A little girl’s signature

I remember an old dispute between two very good friends—Ed Gerlock, former Maryknoll priest who has worked with farmers and the aged poor all his life, and Columban Fr. Mickey Martin, a genuine hero of the sugar farmers of Negros Oriental and former Irish football star. It was over a little street child signing her name for the first time.

Ed helped run an informal school and shelter for street children, which was housed in the Malate Church compound. Mickey was the parish priest. One little girl who came to the shelter couldn’t, or wouldn’t, write her name. She had the experts stumped: She was the only child who didn’t want to write. Then something happened, to which my friends had completely distinct reactions.

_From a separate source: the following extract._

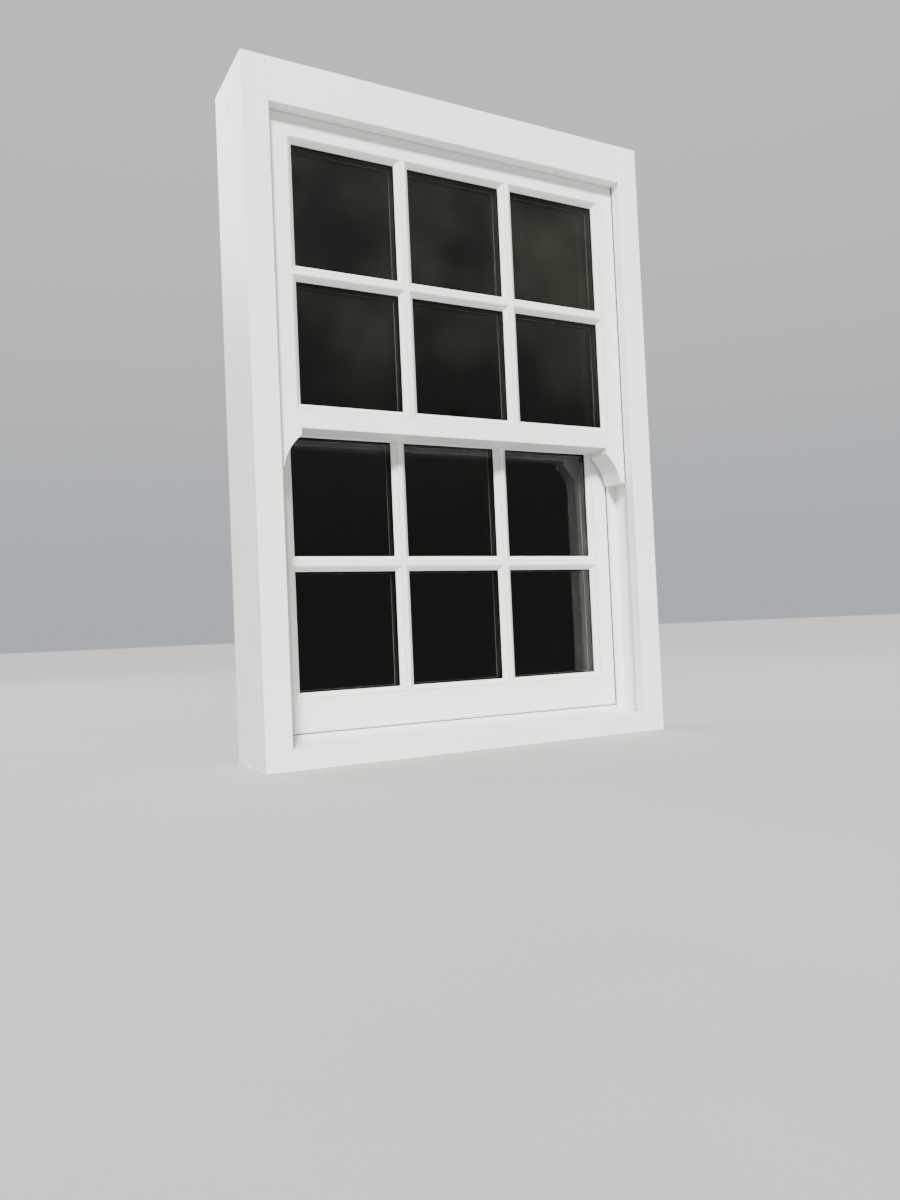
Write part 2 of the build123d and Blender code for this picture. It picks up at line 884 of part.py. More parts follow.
# Hook lifts: a plate on the bottom rail and a hook that fingers reach from below
lift_low = lower_bottom + lift_rise
lift_top = lift_low + lift_plate_height
lift_middle = (lift_low + lift_top) / 2
hook_end = lower_back + lift_hook_reach
hook_gap_round = lift_hook_round - lift_hook_thickness
with BuildPart() as lift:
    with BuildSketch(front_plane(lower_back)):
        with Locations((lift_place, lift_middle)):
            RectangleRounded(lift_plate_width, lift_plate_height, lift_corner)
    extrude(amount=-lift_plate_thickness)
    with BuildSketch(Plane.YZ.offset(lift_place)) as hook_profile:
        with BuildLine():
            Polyline(
                (lower_back, lift_top),
                (hook_end, lift_top),
                (hook_end, lift_top - lift_hook_drop),
                (hook_end - lift_hook_thickness, lift_top - lift_hook_drop),
                (hook_end - lift_hook_thickness, lift_top - lift_hook_thickness),
                (lower_back, lift_top - lift_hook_thickness),
                close=True,
            )
        make_face()
        corners = hook_profile.vertices()
        fillet(corners.group_by(Axis.Y)[-1].sort_by(Axis.X)[-1], radius=lift_hook_round)
        inner_corners = hook_profile.vertices().group_by(Axis.Y)[-2]
        fillet(inner_corners.sort_by(Axis.X)[-1], radius=hook_gap_round)
    extrude(amount=lift_hook_width / 2, both=True)
lift_face = lower_back + lift_plate_thickness
lift_screw_planes = [
    Plane((lift_place + side * lift_screw_spread / 2, lift_face, lift_middle), z_dir=(0, 1, 0))
    for side in (-1, 1)
]
right_lift = drilled(lift.part, small_screw_size, lift_screw_planes)
save(right_lift, "sash_lift_right")
save(mirrored(right_lift), "sash_lift_left")
bottom_rail_screws = both_sides(lift_screw_planes) + lower_foot_screws
save(drilled(lower_bottom_rail.part, small_screw_size, bottom_rail_screws), "lower_bottom_rail")

# Fastener: the lever turns on a post on the lower meeting rail
base_top = meeting_top + fastener_base_thickness
fastener_screw_planes = [
    Plane((side * fastener_screw_spread / 2, pivot_y, base_top)) for side in (-1, 1)
]
with BuildPart() as fastener_body:
    with BuildSketch(Plane((0, pivot_y, meeting_top))):
        SlotOverall(fastener_base_length, fastener_base_width)
    extrude(amount=fastener_base_thickness)
    with BuildSketch(Plane((0, pivot_y, meeting_top))):
        Circle(post_radius)
    extrude(amount=fastener_base_thickness + post_height)
    with BuildSketch(Plane((0, pivot_y, post_top))):
        Circle(pivot_radius)
    extrude(amount=lever_thickness + 2 * lever_end_play)
    with BuildSketch(Plane((0, pivot_y, lever_top + lever_end_play))):
        Circle(rivet_radius)
    extrude(amount=rivet_height)
save(drilled(fastener_body.part, small_screw_size, fastener_screw_planes), "fastener_body")
save(drilled(lower_meeting_rail, small_screw_size, fastener_screw_planes), "lower_meeting_rail")

with BuildPart() as lever:
    with BuildSketch(Plane((0, pivot_y, lever_low))):
        Circle(lever_root_radius)
        with Locations((lever_reach, 0)):
            Circle(lever_nose_radius)
        with Locations((-thumb_reach, 0)):
            Circle(thumb_radius)
        make_hull()
        Circle(lever_hub_radius)
        Circle(pivot_radius + pivot_play, mode=Mode.SUBTRACT)
    extrude(amount=lever_thickness)
    with BuildSketch(Plane((-thumb_reach, pivot_y, lever_top))):
        Circle(thumb_radius)
    extrude(amount=thumb_height)
    fillet(lever.faces().sort_by(Axis.Z)[-1].edges(), radius=thumb_radius / 2)
save(lever.part, "fastener_lever")

# Keep: a bridge that the lever's nose would swing under
keep_back = upper_back - keep_edge_gap
keep_front = keep_back - keep_depth
keep_top = meeting_top + keep_height
keep_screw_planes = [
    Plane((side * keep_screw_spread / 2, (keep_front + keep_back) / 2, meeting_top + keep_thickness))
    for side in (-1, 1)
]
with BuildPart() as keep:
    with BuildSketch(Plane((0, (keep_front + keep_back) / 2, meeting_top))):
        RectangleRounded(keep_plate_length, keep_depth, lift_corner)
    extrude(amount=keep_thickness)
    bridge_x = (-keep_bridge_length / 2, keep_bridge_length / 2)
    add(timber(bridge_x, (keep_front, keep_front + keep_thickness), (meeting_top, keep_top)))
    add(timber(bridge_x, (keep_front, keep_front + keep_lip), (keep_top - keep_thickness, keep_top)))
save(drilled(keep.part, small_screw_size, keep_screw_planes), "fastener_keep")
upper_screw_planes = keep_screw_planes + upper_foot_screws
save(drilled(upper_meeting_rail, small_screw_size, upper_screw_planes), "upper_meeting_rail")

save(screws(small_screw_size, upper_screw_planes), "upper_sash_screws")
save(screws(small_screw_size, bottom_rail_screws + fastener_screw_planes), "lower_sash_screws")

# Balances: each tube hangs in its sash's track and takes the rod that stands on the sash's foot
upper_tube_place = (tube_x, upper_front + sash_thickness / 2, upper_tube_low)
lower_tube_place = (tube_x, lower_front + sash_thickness / 2, lower_tube_low)
for make_piece, name in ((balance_tube, "balance_tubes"), (balance_spring, "balance_springs")):
    with BuildPart() as right_pair:
        with Locations(upper_tube_place):
            add(make_piece(upper_tube_length))
        with Locations(lower_tube_place):
            add(make_piece(lower_tube_length))
    with BuildPart() as all_four:
        add(right_pair.part)
        add(mirrored(right_pair.part))
    save(all_four.part, name)

balances = {
    "upper": (upper_front, upper_foot_z, upper_travel, upper_tube_low),
    "lower": (lower_front, lower_foot_z, lower_travel, lower_tube_low),
}
for sash, (front, foot_z, travel, tube_low) in balances.items():
    for side, hand in ((-1, "left"), (1, "right")):
        save(spiral_rod(front, foot_z, travel, side), f"{sash}_spiral_rod_{hand}")
        with BuildPart() as bush:
            with Locations((side * tube_x, front + sash_thickness / 2, tube_low + bush_low)):
                add(balance_bush(tube_low + bush_low - foot_z))
        save(bush.part, f"{sash}_balance_bush_{hand}")
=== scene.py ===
import json
import math

import bmesh
import bpy
from mathutils import Matrix, Vector


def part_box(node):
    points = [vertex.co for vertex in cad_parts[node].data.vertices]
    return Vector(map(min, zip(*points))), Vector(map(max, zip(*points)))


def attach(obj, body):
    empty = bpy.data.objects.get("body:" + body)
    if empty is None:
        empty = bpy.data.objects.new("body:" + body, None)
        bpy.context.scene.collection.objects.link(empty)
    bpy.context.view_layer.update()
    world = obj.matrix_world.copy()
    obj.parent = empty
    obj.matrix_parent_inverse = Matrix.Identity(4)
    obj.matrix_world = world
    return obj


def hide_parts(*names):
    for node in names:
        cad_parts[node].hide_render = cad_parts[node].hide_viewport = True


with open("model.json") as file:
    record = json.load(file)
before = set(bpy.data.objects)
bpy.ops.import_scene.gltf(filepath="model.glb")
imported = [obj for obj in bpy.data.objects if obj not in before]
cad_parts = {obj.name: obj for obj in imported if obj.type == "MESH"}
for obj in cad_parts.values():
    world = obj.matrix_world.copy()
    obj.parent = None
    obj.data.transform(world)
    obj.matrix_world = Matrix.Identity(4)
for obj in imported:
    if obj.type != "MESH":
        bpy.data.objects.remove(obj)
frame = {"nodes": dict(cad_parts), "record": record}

scene = bpy.context.scene
nodes = frame["nodes"]
slotOf = {part["node"]: part["material_slot"] for part in frame["record"]["subparts"]}
bodies = frame["record"]["behaviour"]["bodies"]
bodyOf = {name: body for body, names in bodies.items() for name in names}
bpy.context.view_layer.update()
print("frame loaded:", len(nodes), "nodes")


# The camera stands where the photograph was taken from
cameraSettings = {
    "place": (-0.7296, -1.3230, 0.18505),
    "yaw": 28.34,
    "pitch": 1.90,
    "roll": 2.52,
    "lens": 28.12,
    "sensor": 36.0,
    "nearest": 0.01,
}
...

The little girl had written her name, but she had chosen to use a rusty nail in writing it on the fender of a brand-new car owned by one of the parish’s benefactors that was parked in the church compound. Ed was delighted: The girl had come in out of the darkness. Mickey was horrified: Who was to blame, and what would he tell the woman owner?

As the dispute developed, I could imagine what the two men might have thought of each other. I wouldn’t have been surprised if Mickey secretly thought that Ed was delighted that the little girl was not only writing, but was also striking a blow for social justice in picking out a new car for her first signature. Ed may have thought that Mickey was, deep down, more of a capitalist than the bred-in-the-bone friend of the poor he had been all those years with the sugar workers.

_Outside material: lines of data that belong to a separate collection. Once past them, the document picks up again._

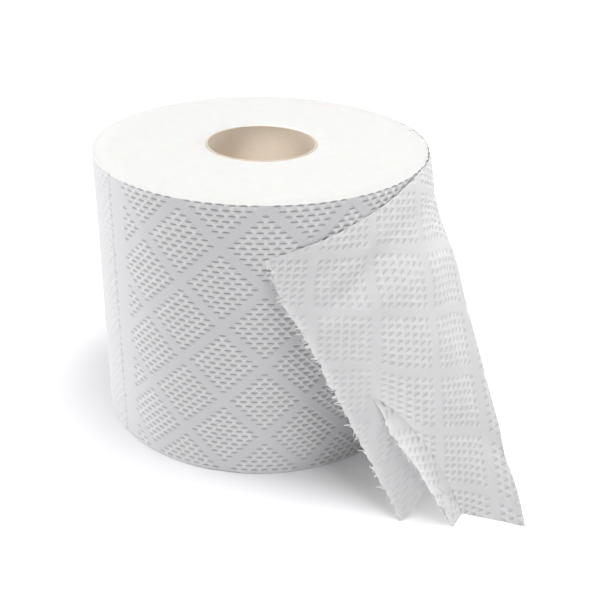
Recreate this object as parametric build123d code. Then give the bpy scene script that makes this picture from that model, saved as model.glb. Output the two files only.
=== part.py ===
from build123d import *
import math
import os

# A roll of embossed two-ply bathroom tissue on its cardboard core, standing on end.
# Lengths are in millimetres and angles in degrees. The roll's axis is +Z, the floor
# is z = 0, and azimuth 0 is +X. The outer turn runs clockwise, seen from above.

# The wound roll
web_width = 100.0
roll_diameter = 118.0
core_bore = 38.0
core_wall = 0.6
winding_gap = 0.05

# Some turns stand a little proud of the others, so both end faces show a spiral channel
channel_turns = 2
channel_depth = 0.3

# The embossing: lozenge fields pressed in between plain bands that cross at right angles
lozenge_pitch = 28.0
plain_band_width = 4.4
emboss_depth = 0.3
lozenge_azimuth = -88.6
lozenge_height = 57.5

# The tear lines between the sheets
sheet_length = 106.6
tear_line_width = 0.9
tear_line_depth = 0.45
free_length_to_tear = 116.0

# The loose tail's thickness, and its root, which is sunk into the turn below
tail_thickness = 0.7
root_depth = 1.3
root_angle = 12.0

# The tail's hem on the floor: out from the roll to the foot, where the web turns back,
# then on to the valley, which is a crease, and to the lower end of the torn edge
foot_distance = 63.5
foot_azimuth = -45.2
fold_length = 5.2
fore_hem_length = 20.85
fore_hem_heading = 161.8
torn_hem_length = 20.9
torn_hem_heading = 189.4
hem_arch_height = 13.0

# The tail's top edge: level as it rounds the rim, then sinking to its torn corner
rim_azimuth = -17.0
rim_distance = 2.6
sink_azimuth = -30.0
corner_azimuth = -88.8
corner_distance = 2.0
corner_drop_height = 17.6
corner_drop_power = 1.1

# The tail's rulings are places along the web, from 0 at the root to 1 at the torn edge
leave_place = 0.08
foot_place = 0.51
fold_half_place = 0.02
valley_place = 0.76
arch_place = 0.89

# Each ruling's place, then how far its lower and upper ends have gone along their own
# stretches. A rear ruling also has its upper end's share of the distance at the rim.
rear_rulings = ((leave_place, 0.0, 0.16, -0.2), (0.25, 0.40, 0.49, 0.35), (0.44, 0.85, 0.86, 0.8))
fore_rulings = ((0.60, 0.55, 0.22), (0.67, 0.85, 0.42))
fold_top_shares = (0.96, 0.06)
valley_top_share = 0.65

# The front ply's lower corner, parted from the tail along a crease and folded forward
ply_thickness = 0.4
flap_foot_width = 7.3
flap_foot_heading = 239.1
flap_bow_height = 3.2
flap_rise = 0.44
flap_top_place = 0.90
flap_crease_power = 2.5

# Grids that the tail's and the flap's surfaces are drawn through
columns_per_ruling = 2
tail_rises = (0, 0.15, 0.4, 1)
flap_columns = 8

roll_radius = roll_diameter / 2
core_radius = core_bore / 2 + core_wall
paper_bore_radius = core_radius + winding_gap


def polar(azimuth, distance, height):
    """A point named by its azimuth, its distance out from the roll and its height."""
    angle = math.radians(azimuth)
    radius = roll_radius + distance
    return Vector(radius * math.cos(angle), radius * math.sin(angle), height)


def between(start, end, share):
    """The value or point that lies a share of the way from start to end."""
    return start + (end - start) * share


def step_from(start, length, heading):
    """The point on the floor that lies a length away from the start, by a heading."""
    angle = math.radians(heading)
    return start + Vector(length * math.cos(angle), length * math.sin(angle), 0)


def level(direction):
    """The direction's horizontal part, one long."""
    return Vector(direction.X, direction.Y, 0).normalized()


def upright_cylinder(radius):
    """A cylinder on the floor, as tall as the web is wide."""
    return Cylinder(radius, web_width, align=(Align.CENTER, Align.CENTER, Align.MIN))


def make_core():
    """The cardboard tube, cut to the same length as the paper by the same saw."""
    return upright_cylinder(core_radius) - upright_cylinder(core_bore / 2)


def end_channels(face_height, inward):
    """One end face's spiral channel: half rings that grow as they run clockwise."""
    half_step = (roll_radius - paper_bore_radius) / (channel_turns + 0.5) / 2
    radius = paper_bore_radius + half_step
    centre_x = 0.0
    side = 1
    half_rings = []
    for _ in range(2 * channel_turns - 1):
        middle_x = centre_x + side * (radius + half_step / 2)
        middle_height = face_height + inward * channel_depth / 2
        section = Plane.XZ * Pos(middle_x, middle_height) * Rectangle(half_step, channel_depth)
        axis = Axis((centre_x, 0, 0), (0, 0, -1))
        half_rings.append(revolve(section, axis=axis, revolution_arc=180))
        side = -side
        centre_x = centre_x - side * half_step
        radius = radius + half_step
    return half_rings


def lozenge_stamp(half_size):
    """The space that one pressed field takes out of the roll's surface, at azimuth 0."""
    outline = Polyline((half_size, 0), (0, half_size), (-half_size, 0), (0, -half_size), close=True)
    stamp = extrude(Plane.YZ * make_face(outline), amount=roll_radius + emboss_depth)
    return stamp - Cylinder(roll_radius - emboss_depth, 2 * lozenge_pitch)


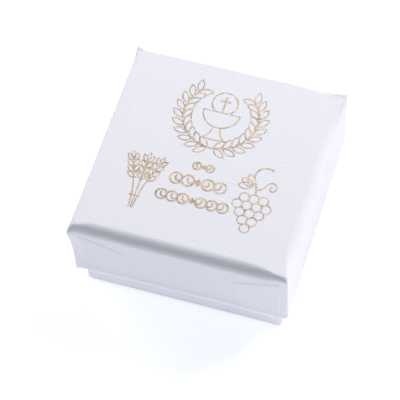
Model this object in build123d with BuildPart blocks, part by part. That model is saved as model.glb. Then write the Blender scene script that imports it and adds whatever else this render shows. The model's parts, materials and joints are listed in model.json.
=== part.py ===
# Earring box: a square set-up box of greyboard wrapped in white linen-embossed paper.
# A deep lid slides down over a tray, and a velvet-faced foam insert in the tray holds the earrings.
# The origin is on the floor under the middle of the box. +Z is up and -Y is the front.

import os
from math import cos, radians, sin

from build123d import *

os.makedirs("parts", exist_ok=True)

# Outside sizes
box_height = 26.0  # floor to the top of the closed lid
lid_width = 52.0  # across the lid's paper; the lid and the tray are square
lid_depth = 18.5  # top of the lid to its rim

# Sheet thicknesses
board = 1.2
paper = 0.15
stay = 0.10
liner = 0.12
foil = 0.03

# Fits
lid_play = 0.30  # between the lid's inner paper and the tray's outer paper, each side
rim_gap = 0.05  # between the tray's rim and the lid's liner
insert_play = 0.20

# The folded paper
lid_fold = 2.6  # outside radius of the slack fold round the lid's top
tray_fold = 1.0  # the same round the tray's floor
corner_round = 0.5
tab_reach = 12.0  # how far a corner tab runs round under the front or back flap
tab_bare = 1.8  # strip of tab that the flap leaves uncovered beside the corner
tab_drop = 3.4  # how far the tab's slanting edge falls along its length
tab_relief = 0.12
lid_turn_in = 16.0
tray_turn_in = 14.0

# The folded board
wall_gap = 0.1  # keeps neighbouring walls apart where they meet at a corner
stay_leg = 8.0

# Widths that follow
wall = paper + stay + board + paper
lid_well = lid_width - 2 * wall
tray_width = lid_well - 2 * lid_play
tray_well = tray_width - 2 * wall
tray_height = box_height - paper - board - liner - rim_gap

# Insert and lid pad
insert_width = tray_well - 2 * insert_play
insert_floor = paper + board + liner
foam_height = 12.0
velvet = 0.5
insert_corner = 1.2
cut = 0.5  # width of a knife cut once the foam has sprung back
cut_depth = 8.0
moon_radius = 4.2
moon_centre = (9.5, 3.0)
stud_slit = 3.2
stud_rise = 2.8  # stud slit above the middle of the half-moon cut
pad_width = tray_well - 1.2
pad_height = 2.0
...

The two men are friends again. Little girls are still searched for rusty nails, of course.

In that old debate and the present people-government debates, both sides have arguable points. For example, the government has the right to evict poor families under certain conditions for the common good, but it must observe the rules imposed by the Philippines’ Constitution and laws and the United Nations Covenants on Human Rights it has signed. We should add here that Christianity and Islam have championed these rights since long before there was a Philippine government or a UN.

The government should also abide by the clear promises President Aquino has made to the poor, such as in-city, near-city resettlement. This position of the President acknowledges that the distant relocation sites the government once established—where no jobs were available—were a clear wrong that needed correction. No side has all the strong points, however. Anyway, in a democracy we don’t have to win by a knockout; a close decision is enough. Democracies compromise.

As I write this, a meeting is going on downstairs in our office of urban poor people. It is noisy, but music to the ears of people who desire more people’s participation in national affairs. The people are discussing the government announcement that it will evict some 16,000 poor families before May 15, either because their lives are endangered (families living in stilt houses on the waters of our Metro Manila esteros and rivers) or because the government wants them out for other reasons (for example, so it can build revetments or dredge the waters).

The debate at this moment may be about these 15,800 families. We hesitate to say “only 15,000,” since it is already a big figure, but the families concerned will grow in number very rapidly when we take into account the entire Flood Control Plan in which 209,000 families will be resettled—over a million men, women and children. Let us talk, therefore, about the 209,000 families. The Department of Public Works and Highways divides them into 154,728 families on the Pasig River-Metro Manila area and 54,800 families around Laguna Lake.

The sad truth is that deep down, the urban poor organizations don’t believe that government agencies care much about their welfare. They see the care and resources the government has put into the engineering plans of the flood control program, but do not see how it is preparing in an equally careful way for the resettlement of the 209,000 families. The government has little, if any, land set aside for their resettlement. It lacks accurate figures on how many poor families need to be relocated. Indeed, it may lack accurate figures on the total number of urban poor families in all of Metro Manila. The government says they number about 540,000, but the Asian Development Bank in 2004 said there were five million urban poor individuals in Metro Manila, or one million families.

What do poor people want of the government in this matter of the 209,000 families? They want the government to tell them in some detail what families will be resettled, and where. The government knows exactly where it will put the grand dam that will be the linchpin of the flood control work and the catchment basins. The poor also want the government to commit publicly to limiting resettlement to on-site, in-city, or near-city sites. “Near-city” means near enough so a wage earner employed in Metro Manila can commute to and from his or her home and job at affordable cost. Failure to limit resettlement along these lines flies in the face of the President’s commitment to the poor. They ask the government to make known at the beginning of each year where exactly it will resettle the families to be moved that year.

Finally, the poor want the government to treat them with respect. It is as simple as that: Bankers and lawyers are not forced onto trucks by police and shipped off to distant relocation, often in the very trucks that carry off the city garbage.